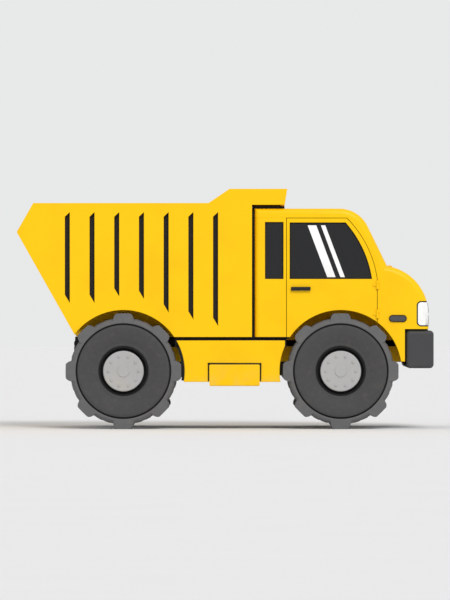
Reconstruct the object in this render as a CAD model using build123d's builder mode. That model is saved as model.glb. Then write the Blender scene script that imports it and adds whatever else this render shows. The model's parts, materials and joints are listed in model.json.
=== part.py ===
"""A compact two-axle rigid dump truck.

Ladder frame, leaf-sprung axles, short-nosed cab, tipping bed and twin hoist.

Millimetres. +X is forward, +Y is the truck's left, +Z is up. The origin is on the ground, under the middle
of the truck's length and width.
"""
import math
import os

from build123d import *

os.makedirs("parts", exist_ok=True)

# ---------------------------------------------------------------- driving dimensions
body_half_width = 1250.0          # outer faces of cab, skirts and bed
panel = 60.0                      # thickness of a cab wall, a door or a skirt

# wheels
tyre_radius = 810.0               # to the tips of the lugs
tread_radius = 746.0              # between the lugs
tyre_width = 480.0
tyre_shoulder = 45.0              # bevel between the tread and the sidewall
sidewall_dish = 60.0              # how far the sidewall falls in from the tread to the bead
tyre_bead_radius = 345.0
sidewall_radius = tread_radius - 98.0    # where the tread band meets the sidewall
track_half = body_half_width - 190.0     # middle plane of each tyre
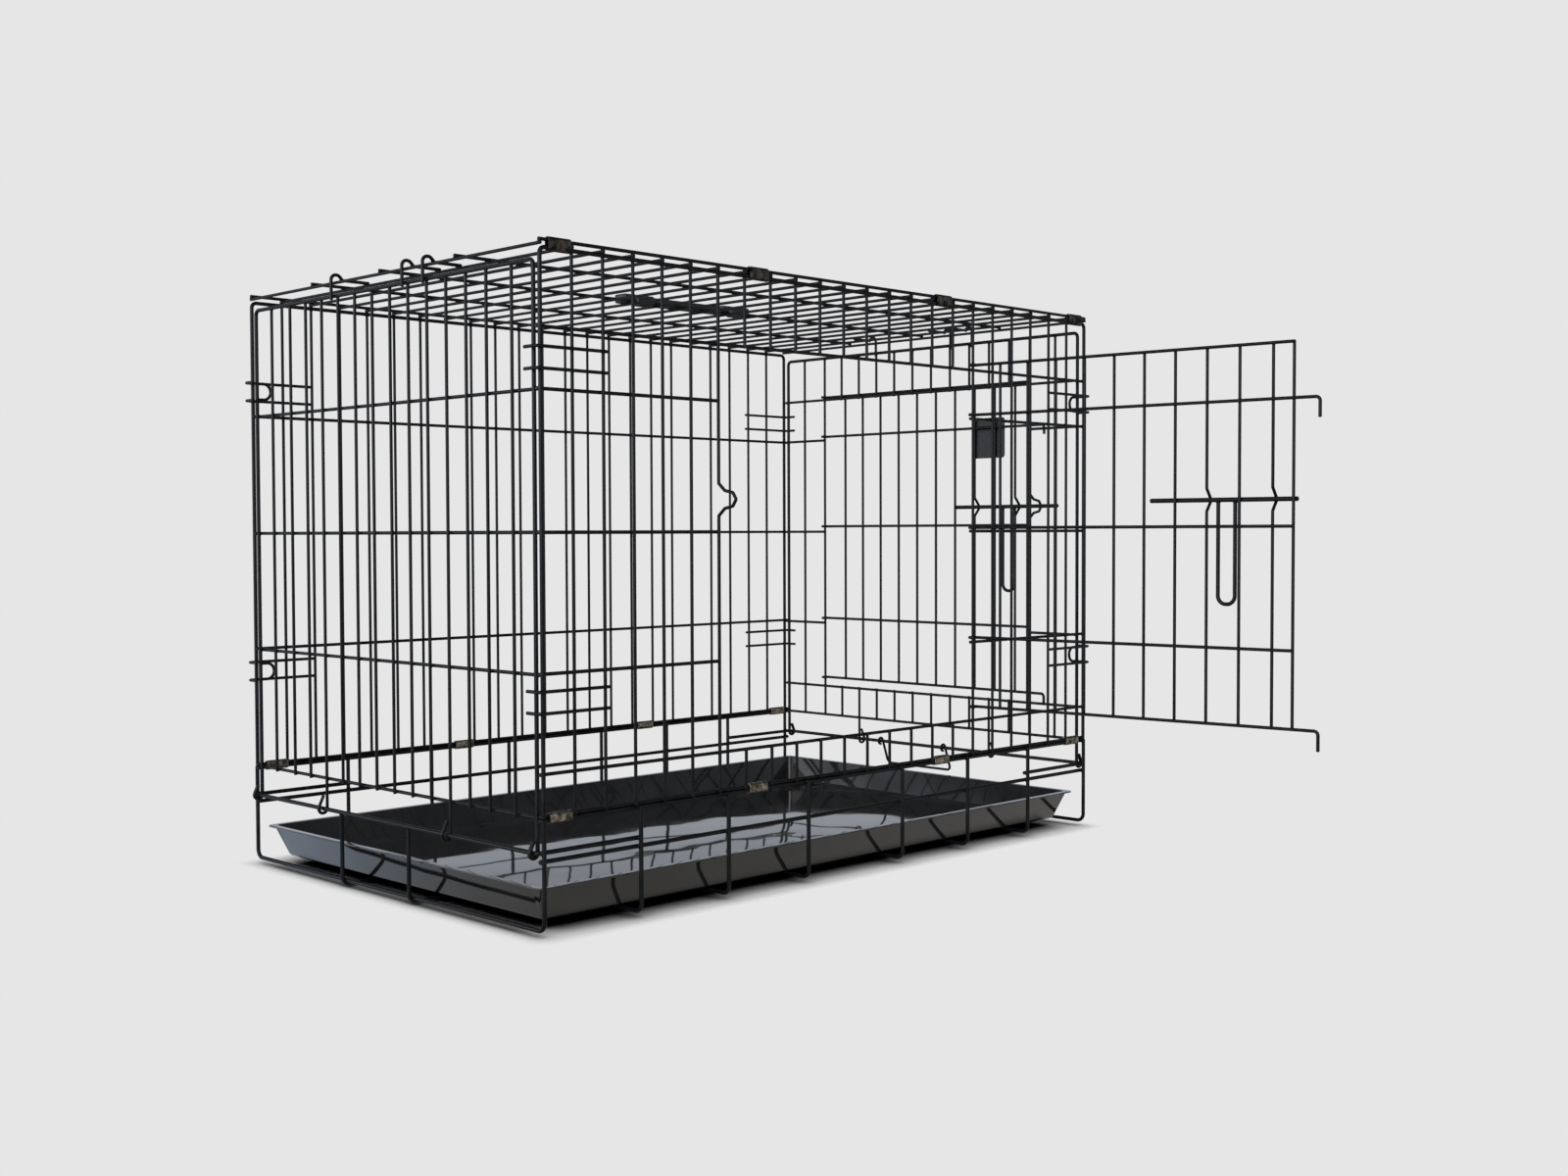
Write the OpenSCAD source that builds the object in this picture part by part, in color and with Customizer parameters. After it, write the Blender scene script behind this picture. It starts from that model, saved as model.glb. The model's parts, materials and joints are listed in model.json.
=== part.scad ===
// Folding wire pet crate with a tray, a door in one end and a door in the near long side.
// Millimetres. The origin is the middle of the footprint on the floor.
// X runs along the crate towards the end with the door.
// Y runs from the near side to the far side. Z is up.
//
// All wire is round. Crossing wires touch skin to skin, as welded wire does.
// On every panel the uprights lie outside the weld plane and the rails inside it,
// so each wire stays a body of its own and touches its neighbours at the welds.

/* [Crate] */
// Length over the corner posts of the long sides
crate_length = 766; // [600:1:1100]
// Width over the frame wires of the long sides
crate_width = 482; // [380:1:700]
// Height to the upper skin of the top panel
crate_height = 577; // [450:1:800]

/* [Wires] */
// Uprights and cross wires of the panels
bar_d = 3; // [2:0.1:5]
// Rails of the panels and doors
rail_d = 3.2; // [2:0.1:5]
// Frame wires and corner posts
frame_d = 3.8; // [2.5:0.1:6]
// Wires of the base
base_d = 4; // [3:0.1:6]
// Slide bolts
bolt_d = 4.5; // [3:0.1:7]
// Gap round every wire that turns or slides
run_gap = 0.3; // [0.1:0.05:1]
// Bend at the upper corners of the side and end frames
frame_bend = 10; // [5:0.5:30]
// Extra width of the round knuckle at a sharp kink
knuckle = 0.08; // [0.02:0.01:0.3]

/* [Base] */
// Top rails of the base walls
base_rail_z = 97.5; // [60:0.5:140]
// Middle rails of the base walls
base_mid_z = 63.5; // [30:0.5:80]
// End wires that carry the end panels
end_wire_z = 71; // [40:0.5:90]
// Bend at the corners of the end wires
end_corner = 3; // [2.5:0.5:12]
// First floor cross wire from the middle
inner_cross_x = 68; // [30:1:120]
// Bend where a cross wire turns up into the wall
base_bend = 8; // [4:0.5:30]
// Near floor runner
near_runner_y = -44; // [-150:1:-10]
// Far floor runner
far_runner_y = 70; // [10:1:150]
// Bend of the runners round the last cross wire
runner_bend = 3.5; // [2.5:0.5:4]

/* [Long sides] */
// Gaps between the corner posts, one upright in each inner place
side_gaps = 23; // [12:1:40]
// Upright at the bolt side of the doorway
keeper_bar = 6; // [2:1:12]
// Upright at the hinge side of the doorway
hinge_bar = 17; // [8:1:36]
// Lower rail of both doorways
doorway_low_z = 136; // [100:1:200]
// Upper rail of the side doorway
doorway_high_z = 505; // [350:1:600]
// Low rail of the long sides
side_low_rail_z = 219; // [150:1:260]
// Middle rail of the long sides and ends
mid_rail_z = 336; // [270:1:380]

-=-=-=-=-

> _What the task asks_
Give an exact repetition of all the material.

> _Response to the exercise_
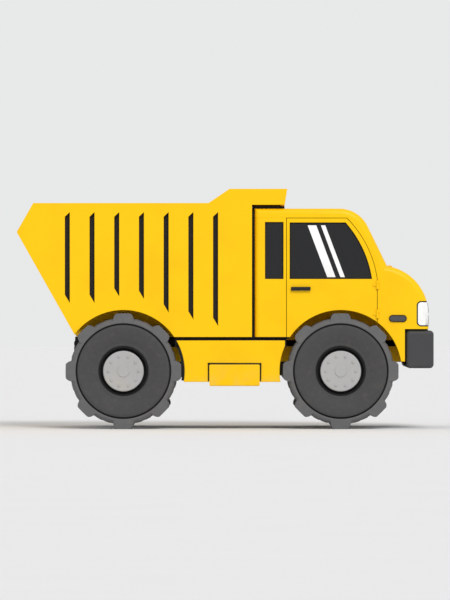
Reconstruct the object in this render as a CAD model using build123d's builder mode. That model is saved as model.glb. Then write the Blender scene script that imports it and adds whatever else this render shows. The model's parts, materials and joints are listed in model.json.
=== part.py ===
"""A compact two-axle rigid dump truck.

Ladder frame, leaf-sprung axles, short-nosed cab, tipping bed and twin hoist.

Millimetres. +X is forward, +Y is the truck's left, +Z is up. The origin is on the ground, under the middle
of the truck's length and width.
"""
import math
import os

from build123d import *

os.makedirs("parts", exist_ok=True)

# ---------------------------------------------------------------- driving dimensions
body_half_width = 1250.0          # outer faces of cab, skirts and bed
panel = 60.0                      # thickness of a cab wall, a door or a skirt

# wheels
tyre_radius = 810.0               # to the tips of the lugs
tread_radius = 746.0              # between the lugs
tyre_width = 480.0
tyre_shoulder = 45.0              # bevel between the tread and the sidewall
sidewall_dish = 60.0              # how far the sidewall falls in from the tread to the bead
tyre_bead_radius = 345.0
sidewall_radius = tread_radius - 98.0    # where the tread band meets the sidewall
track_half = body_half_width - 190.0     # middle plane of each tyre
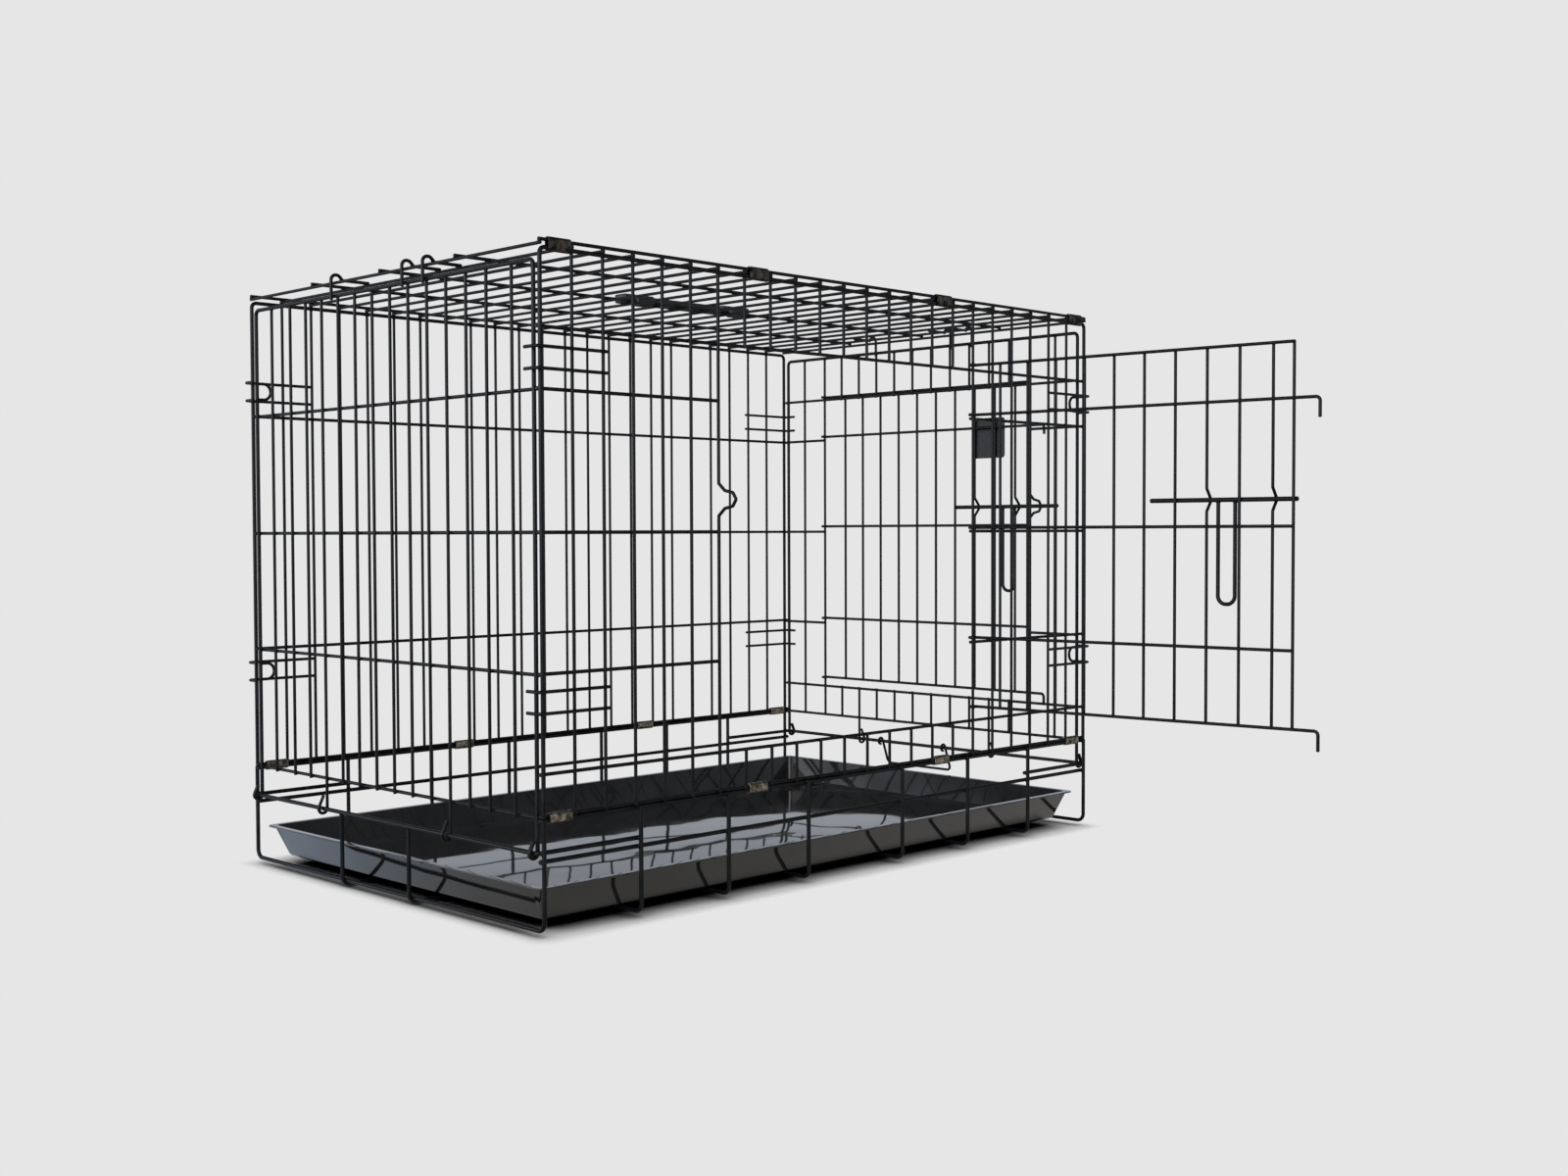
Write the OpenSCAD source that builds the object in this picture part by part, in color and with Customizer parameters. After it, write the Blender scene script behind this picture. It starts from that model, saved as model.glb. The model's parts, materials and joints are listed in model.json.
=== part.scad ===
// Folding wire pet crate with a tray, a door in one end and a door in the near long side.
// Millimetres. The origin is the middle of the footprint on the floor.
// X runs along the crate towards the end with the door.
// Y runs from the near side to the far side. Z is up.
//
// All wire is round. Crossing wires touch skin to skin, as welded wire does.
// On every panel the uprights lie outside the weld plane and the rails inside it,
// so each wire stays a body of its own and touches its neighbours at the welds.

/* [Crate] */
// Length over the corner posts of the long sides
crate_length = 766; // [600:1:1100]
// Width over the frame wires of the long sides
crate_width = 482; // [380:1:700]
// Height to the upper skin of the top panel
crate_height = 577; // [450:1:800]

/* [Wires] */
// Uprights and cross wires of the panels
bar_d = 3; // [2:0.1:5]
// Rails of the panels and doors
rail_d = 3.2; // [2:0.1:5]
// Frame wires and corner posts
frame_d = 3.8; // [2.5:0.1:6]
// Wires of the base
base_d = 4; // [3:0.1:6]
// Slide bolts
bolt_d = 4.5; // [3:0.1:7]
// Gap round every wire that turns or slides
run_gap = 0.3; // [0.1:0.05:1]
// Bend at the upper corners of the side and end frames
frame_bend = 10; // [5:0.5:30]
// Extra width of the round knuckle at a sharp kink
knuckle = 0.08; // [0.02:0.01:0.3]

/* [Base] */
// Top rails of the base walls
base_rail_z = 97.5; // [60:0.5:140]
// Middle rails of the base walls
base_mid_z = 63.5; // [30:0.5:80]
// End wires that carry the end panels
end_wire_z = 71; // [40:0.5:90]
// Bend at the corners of the end wires
end_corner = 3; // [2.5:0.5:12]
// First floor cross wire from the middle
inner_cross_x = 68; // [30:1:120]
// Bend where a cross wire turns up into the wall
base_bend = 8; // [4:0.5:30]
// Near floor runner
near_runner_y = -44; // [-150:1:-10]
// Far floor runner
far_runner_y = 70; // [10:1:150]
// Bend of the runners round the last cross wire
runner_bend = 3.5; // [2.5:0.5:4]

/* [Long sides] */
// Gaps between the corner posts, one upright in each inner place
side_gaps = 23; // [12:1:40]
// Upright at the bolt side of the doorway
keeper_bar = 6; // [2:1:12]
// Upright at the hinge side of the doorway
hinge_bar = 17; // [8:1:36]
// Lower rail of both doorways
doorway_low_z = 136; // [100:1:200]
// Upper rail of the side doorway
doorway_high_z = 505; // [350:1:600]
// Low rail of the long sides
side_low_rail_z = 219; // [150:1:260]
// Middle rail of the long sides and ends
mid_rail_z = 336; // [270:1:380]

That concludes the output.